* AIM:
Among the lines below, keep only those from the one containing "# The origin" through the one containing "cad_parts[node].hide_render = cad_parts[node].hide_viewport", and reproduce them exactly.

··········

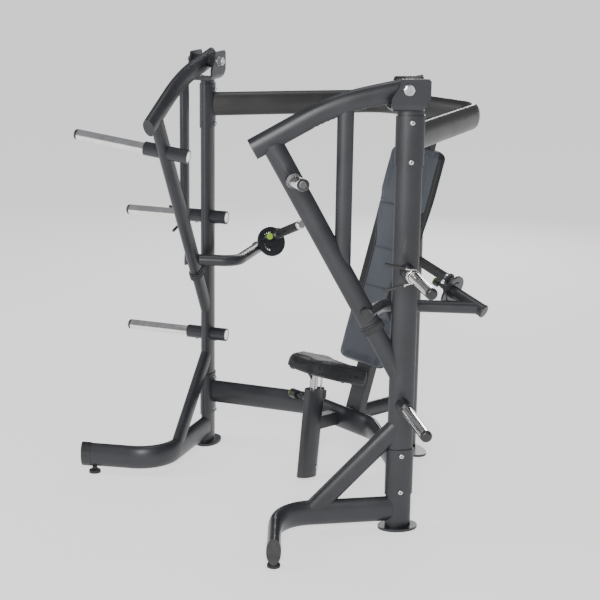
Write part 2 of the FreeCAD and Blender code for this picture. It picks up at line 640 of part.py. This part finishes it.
gas_tube = rod(V(0, GAS_BACK, 0), UP, -362, -32, GAS_R)
gas_tube = gas_tube.fuse(rod(gas_bolt_at, ACROSS, -9, 9, 10)).fuse(rod(V(0, GAS_BACK, 0), UP, -377, -360, 8))
gas_tube = gas_tube.cut(rod(V(0, GAS_BACK, 0), UP, -350, -40, 8))
gas_tube = gas_tube.cut(rod(V(0, GAS_BACK, 0), UP, -50, -20, GAS_ROD_R + FIT))
gas_tube = turned(main_solid(gas_tube.cut(gas_shank)), POST_TILT, POST_TOP)

# ======== spring collars on the upper storage horns ========
collar_middle = place(COLLAR_AT, 0, STORAGE_Z[1])
turns = []
for i in range(4):
    turns.append(Part.makeTorus(COIL_R, WIRE_R, collar_middle + OUT * ((i - 1.5) * 5.6), OUT))
for sign in (1, -1):
    start = collar_middle + OUT * (8.4 * sign) + UP * (COIL_R * sign)
    reach = FORWARD * 122 + UP * (30 * sign)
    length = reach.Length
    reach.normalize()
    turns.append(rod(start, reach, 0, length, WIRE_R))
    turns.append(rod(start, reach, length - 92, length + 4, 7))
spring_collar = fused(turns)

# ======== nodes ========
nodes["uprights"] = both(main_solid(upright))
nodes["base_plates"] = both(foot_plate) + [rear_plate]
nodes["legs"] = both(leg)
nodes["leg_caps"] = both(leg_cap)
nodes["level_feet"] = both(foot)
nodes["braces"] = both(brace)
nodes["stop_tubes"] = both(stop_tube)
nodes["bumpers"] = both(bumper)
nodes["upper_frame"] = [upper_frame]
nodes["lower_frame"] = [lower_frame]
nodes["frame_sleeves"] = both(*sleeves)
nodes["pivot_brackets"] = both(bracket)
nodes["pivot_bolts"] = both(pivot_bolt, pivot_nut)
nodes["frame_bolts"] = both(*bolts) + [gas_bolt] + lug_bolts
nodes["storage_sleeves"] = both(*storage_sleeves)
nodes["storage_horns"] = both(*storage_horns)
nodes["storage_caps"] = both(*storage_caps)
nodes["rear_post"] = [rear_post]
nodes["rear_tube"] = [rear_tube]
nodes["back_support"] = [support]
nodes["back_board"] = [board]
nodes["back_pad"] = [pad]
nodes["seat_housing"] = [housing]
nodes["housing_plugs"] = [gland, plug]
nodes["housing_bracket"] = [stub, lug]
nodes["gas_cylinder"] = [gas_tube]
nodes["gas_rod"] = [gas_rod]
nodes["seat_post"] = [post]
nodes["seat_plate"] = [seat_plate]
nodes["seat_pad"] = [seat_pad]
nodes["seat_screws"] = seat_screws
nodes["seat_pin"] = [seat_pin]
arm_nodes = {
    "boom": [boom],
    "strut": [strut],
    "diagonal": [diagonal],
    "horn_sleeve": [arm_sleeve],
    "arm_horn": [arm_horn],
    "carrier": [carrier],
    "index_tube": [index_tube],
    "index_disc": [disc],
    "arm_caps": [horn_cap, carrier_cap, index_cap],
    "handle_hub": [handle_hub],
    "handle_bar": [handle_bar],
    "grip": [grip],
    "handle_pin": [handle_pin],
    "spring_collar": [spring_collar],
}
for name, shapes in arm_nodes.items():
    nodes[name + "_left"] = shapes
    nodes[name + "_right"] = [mirrored(s) for s in shapes]

# The origin is on the floor under the middle of the whole machine.
lows = [s.BoundBox.YMin for shapes in nodes.values() for s in shapes]
highs = [s.BoundBox.YMax for shapes in nodes.values() for s in shapes]
to_middle = V(0, -(min(lows) + max(highs)) / 2, 0)
for name, shapes in nodes.items():
    moved = []
    for s in shapes:
        s = s.copy()
        s.translate(to_middle)
        moved.append(s)
    whole = moved[0] if len(moved) == 1 else Part.makeCompound(moved)
    whole.exportStep("parts/" + name + ".step")
print(len(nodes), "nodes; moved in Y by", to_middle.y)
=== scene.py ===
import math

import bmesh
import bpy
from mathutils import Matrix, Vector


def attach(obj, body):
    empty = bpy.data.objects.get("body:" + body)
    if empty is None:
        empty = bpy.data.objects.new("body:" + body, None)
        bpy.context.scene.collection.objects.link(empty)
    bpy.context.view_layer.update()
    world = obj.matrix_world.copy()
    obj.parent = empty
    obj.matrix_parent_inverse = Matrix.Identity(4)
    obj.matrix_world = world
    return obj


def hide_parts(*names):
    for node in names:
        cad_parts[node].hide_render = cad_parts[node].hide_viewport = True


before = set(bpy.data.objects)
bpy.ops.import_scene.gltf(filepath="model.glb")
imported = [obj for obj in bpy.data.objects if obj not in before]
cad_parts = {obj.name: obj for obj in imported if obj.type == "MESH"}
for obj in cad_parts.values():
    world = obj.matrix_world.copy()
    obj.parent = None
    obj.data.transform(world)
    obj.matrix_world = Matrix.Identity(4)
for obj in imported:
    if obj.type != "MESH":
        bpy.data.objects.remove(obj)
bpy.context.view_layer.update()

# A plate-loaded chest press. The middle of the machine's plan is the origin, +X is the user's left.
SHIFT = -0.058955        # the uprights stand this far from the origin in Y
BACK_TILT = math.radians(18.4)
SEAT_TILT = math.radians(18.5)
POST_TILT = math.radians(5.6)
SEAT_PIN_DOWN = 0.05     # the seat pin below the top of the housing
POST_FORWARD = 0.008     # the seat post in front of the housing's middle
KNOB_FACE = 0.1502       # where the seat knob's cap starts, from the middle plane
HANDLE_KNOB_FACE = 0.0778
COLLAR_OUT = 0.136       # a collar's place along its horn
SIDES = ("left", "right")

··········

* TASK RESPONSE:
# The origin is on the floor under the middle of the whole machine.
lows = [s.BoundBox.YMin for shapes in nodes.values() for s in shapes]
highs = [s.BoundBox.YMax for shapes in nodes.values() for s in shapes]
to_middle = V(0, -(min(lows) + max(highs)) / 2, 0)
for name, shapes in nodes.items():
    moved = []
    for s in shapes:
        s = s.copy()
        s.translate(to_middle)
        moved.append(s)
    whole = moved[0] if len(moved) == 1 else Part.makeCompound(moved)
    whole.exportStep("parts/" + name + ".step")
print(len(nodes), "nodes; moved in Y by", to_middle.y)
=== scene.py ===
import math

import bmesh
import bpy
from mathutils import Matrix, Vector


def attach(obj, body):
    empty = bpy.data.objects.get("body:" + body)
    if empty is None:
        empty = bpy.data.objects.new("body:" + body, None)
        bpy.context.scene.collection.objects.link(empty)
    bpy.context.view_layer.update()
    world = obj.matrix_world.copy()
    obj.parent = empty
    obj.matrix_parent_inverse = Matrix.Identity(4)
    obj.matrix_world = world
    return obj


def hide_parts(*names):
    for node in names:
        cad_parts[node].hide_render = cad_parts[node].hide_viewport = True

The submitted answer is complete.